Who's Who in the Zoo is a 1942 Warner Bros. Looney Tunes cartoon directed by Norman McCabe. The short was released on February 14, 1942.

==Plot==
Who's Who in the Zoo is one of the cartoons that Warner would occasionally produce, particularly in the World War II era, that featured a series of loosely related gags, usually based on outrageous stereotypes and plays on words, as a narrator (in this case Robert C. Bruce) describes the action. The plot is substantially similar to that of 1939's A Day at the Zoo, except that Porky Pig (voiced by Mel Blanc as usual) appears as the zookeeper of the "Azusa Zoo", and that the now-discontinued Elmer Fudd is absent. Some excerpts:

- In a comic "triple", a timber wolf is shown, then a gray wolf, then a "Hollywood wolf" (a frequent reference in the 1940s WB cartoons).
- Other creatures include a "missing lynx", a "tortoise and the hair", "March hares" who march to a drumbeat, a down-on-his-luck "bum steer", an "Indian" elephant (an elephant attired as an American Indian), and a bald eagle wearing a toupee.
- There is also a running joke about a lion who is awaiting the arrival of the ice cream truck.
- An Alaskan Bear who's known for hugging its prey to death picks up and starts hugging a defenseless sheep. When the narrator begs the bear to stop hugging the sheep, the sheep responds, in a feminine voice sounding like Sterling Holloway: "Oh, for goodness' sake, mind your own business!"
- A group of seals that the narrator says only eat fresh mountain trout. Porky attempts to feed them a mackerel instead, claiming it to be indistinguishable, but a seal plants a sign saying "No substitutes accepted".

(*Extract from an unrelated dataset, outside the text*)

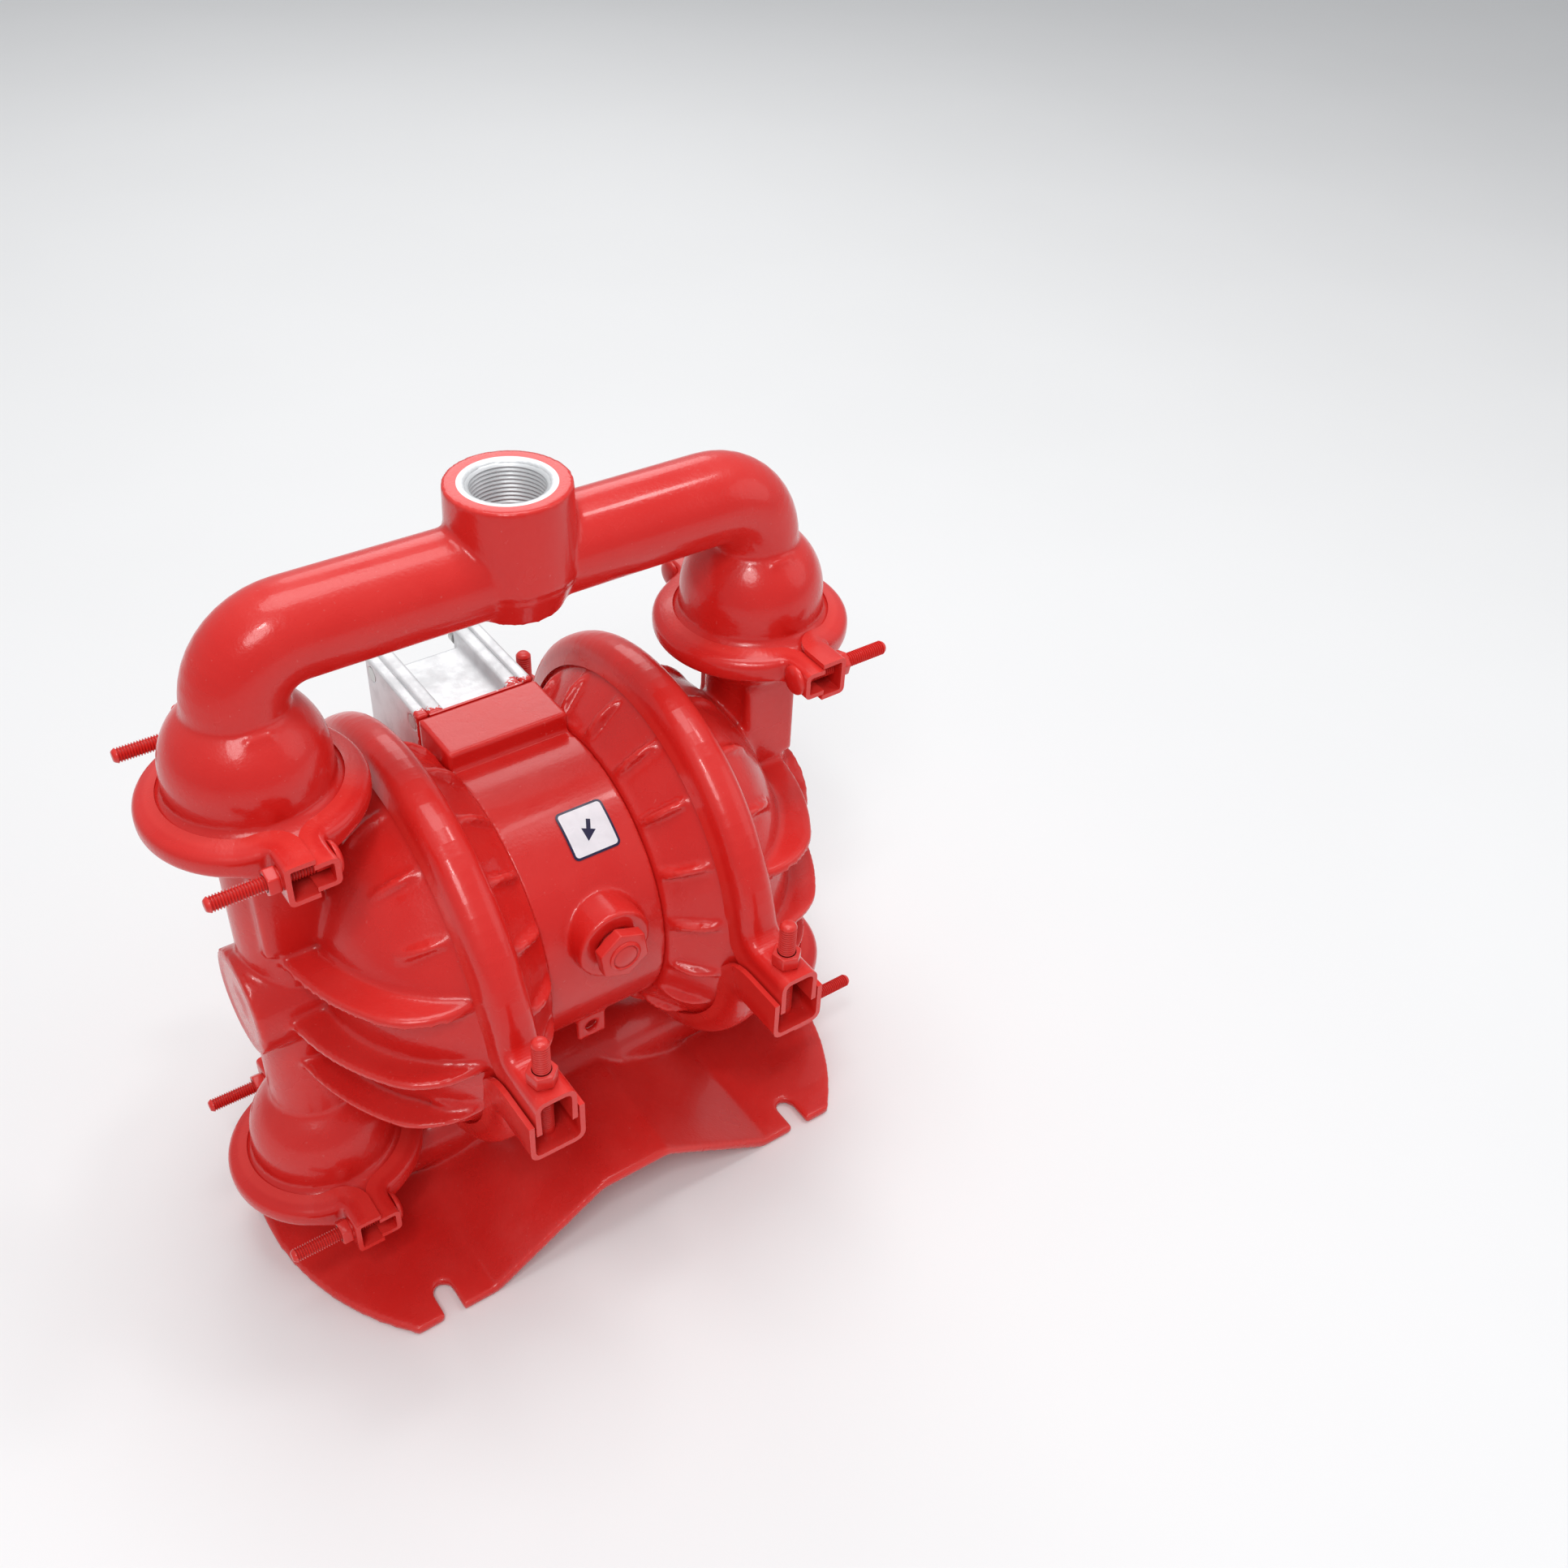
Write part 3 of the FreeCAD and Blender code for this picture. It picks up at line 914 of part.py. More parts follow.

- The famous Capistrano swallows are featured. The narrator asks them why they always go back to Capistrano, to which they, in unison, reply, "I dunno. I guess we're just in a rut."

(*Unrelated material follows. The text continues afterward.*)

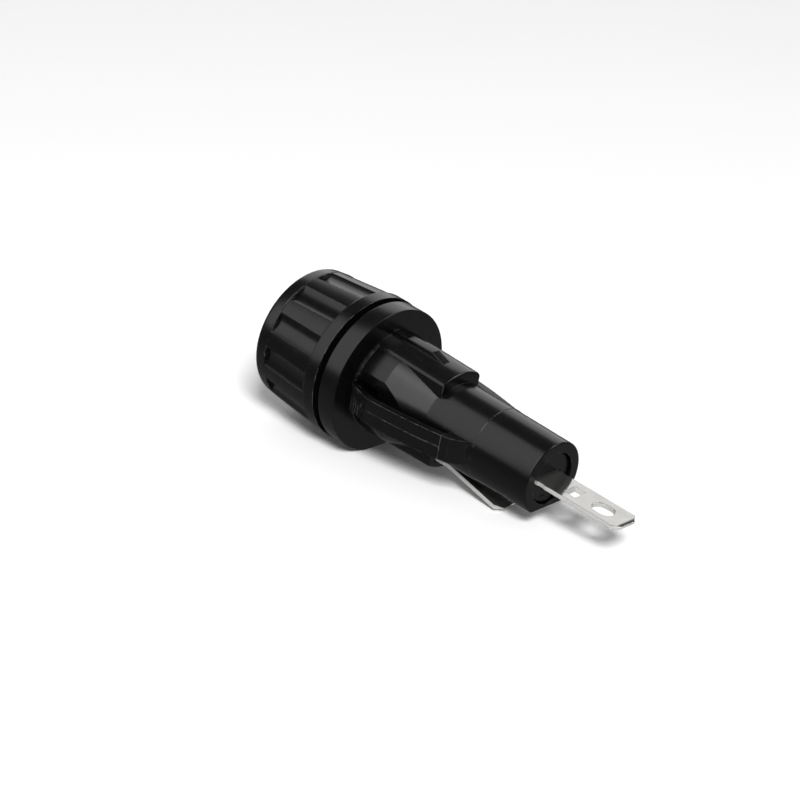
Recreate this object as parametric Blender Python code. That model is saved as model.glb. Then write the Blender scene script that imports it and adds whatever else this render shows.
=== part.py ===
"""Snap-in panel holder for a 6.3 x 32 mm cartridge fuse, with its bayonet cap and its fuse.

Lengths are in metres. The holder's axis is X: the cap is towards -X and the terminals towards +X.
The origin is on the axis, in the face of the flange that rests on the panel. +Z is up, through the
long rib that keys the barrel in its panel hole. The two snap arms are at -Y and +Y.
"""

from math import asin, atan2, cos, degrees, pi, radians, sin

import bmesh
import bpy
from mathutils import Matrix, Vector

MM = 0.001
ROUND = 64
FAR = 16.0 * MM

# Fuse: 6.3 x 32 mm.
FUSE_RADIUS = 3.15 * MM
FUSE_LENGTH = 32.0 * MM
FUSE_FRONT = -7.7 * MM
FUSE_REAR = FUSE_FRONT + FUSE_LENGTH
FUSE_CAP_LENGTH = 7.0 * MM

# Flange, barrel and tail.
FLANGE_RADIUS = 14.0 * MM
FLANGE_FRONT = -3.8 * MM
BARREL_RADIUS = 9.6 * MM
CONE_FRONT = 6.3 * MM
CONE_REAR = 15.8 * MM
TAIL_RADIUS = 7.3 * MM
RING_X = 27.1 * MM
RING_STEP = 0.07 * MM
TAIL_END = 40.0 * MM
TAIL_END_RADIUS = 6.95 * MM
TAIL_FLAT_Z = -5.56 * MM
SIDE_FLAT_Y = 8.33 * MM
SIDE_FLAT_END = 12.9 * MM

# Keys at the top and bottom of the barrel, and the rib on the top one.
KEY_HALF_WIDTH = 4.76 * MM
KEY_START = -0.3 * MM
KEY_END = 16.65 * MM
KEY_RADIUS_FRONT = 9.88 * MM
KEY_RADIUS_REAR = 9.42 * MM
RIB_HALF_WIDTH = 0.96 * MM
RIB_FOOT_Z = 8.0 * MM
RIB_FRONT_Z = 10.37 * MM
RIB_TOP_Z = 10.57 * MM
RIB_REAR_Z = 9.4 * MM
RIB_STEP = (3.07 * MM, 3.47 * MM)
RIB_SLOPE = (9.7 * MM, 12.93 * MM)
KEY_FOOT_Z = 5.6 * MM

# Bores: the contact ring's, the tail's, and the plug's at the end.
FRONT_BORE = 5.05 * MM
FRONT_BORE_END = 13.0 * MM
TAIL_BORE = 4.35 * MM
TAIL_BORE_START = 13.7 * MM
PLUG_BORE = 4.95 * MM
PLUG_BORE_FRONT = 36.2 * MM

# Bayonet: the cap's lugs drop through two entry slots into a ring groove in the flange.
SOCKET_RADIUS = 8.4 * MM
GROOVE_RADIUS = 9.3 * MM
GROOVE_FRONT = -2.6 * MM
SOCKET_FLOOR = -0.6 * MM
ENTRY_RADIUS = 9.15 * MM
ENTRY_HALF_ANGLE = 19
ENTRY_FLOOR = -1.6 * MM
LUG_RADIUS = 8.8 * MM
LUG_HALF_ANGLE = 14
LUG_FRONT = -2.3 * MM
LUG_REAR = -1.45 * MM

# Cap.
CAP_FRONT = -22.0 * MM
CAP_REAR = -5.0 * MM
RIM_REAR = -18.93 * MM
COLLAR_FRONT = -7.6 * MM
LAND_RADIUS_FRONT = 13.11 * MM
LAND_RADIUS_REAR = 14.1 * MM
COLLAR_RADIUS = 14.17 * MM
SKIRT_BORE_REAR = 12.1 * MM
SKIRT_BORE_FRONT = 11.1 * MM
HUB_RADIUS = 8.53 * MM
KNOB_FLOOR = -18.4 * MM
GRIP_GROOVES = 12
GRIP_TURN = 1.7
GROOVE_ARC = 5.9 * MM
GROOVE_HALF_CHORD = 2.0 * MM
GROOVE_SIDES = 44
CHAMBER_RADIUS = 7.07 * MM
CHAMBER_SHOULDER = -8.9 * MM
CHAMBER_FRONT_RADIUS = 5.3 * MM
CHAMBER_FRONT = -19.4 * MM
SLEEVE_FRONT = -7.7 * MM
SLEEVE_SHOULDER = -4.6 * MM
SLEEVE_REAR = -1.4 * MM
SLEEVE_BORE = 4.25 * MM
SLEEVE_RADIUS = 6.7 * MM
SPIGOT_RADIUS = 8.0 * MM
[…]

- Some gags reference the then-ongoing World War II, including a black panther drinking cream from its dish, then noticing the dish is aluminum and throwing it into a scrap pile, a reference to the Salvage for Victory campaign; as well as a distressed rabbit father of dozens of babies given a note from the government to "increase your production 100%," as the song "What's The Matter with Father" plays in the background.

==Home media==
Who's Who in the Zoo is available on disc of the Porky Pig 101 DVD set.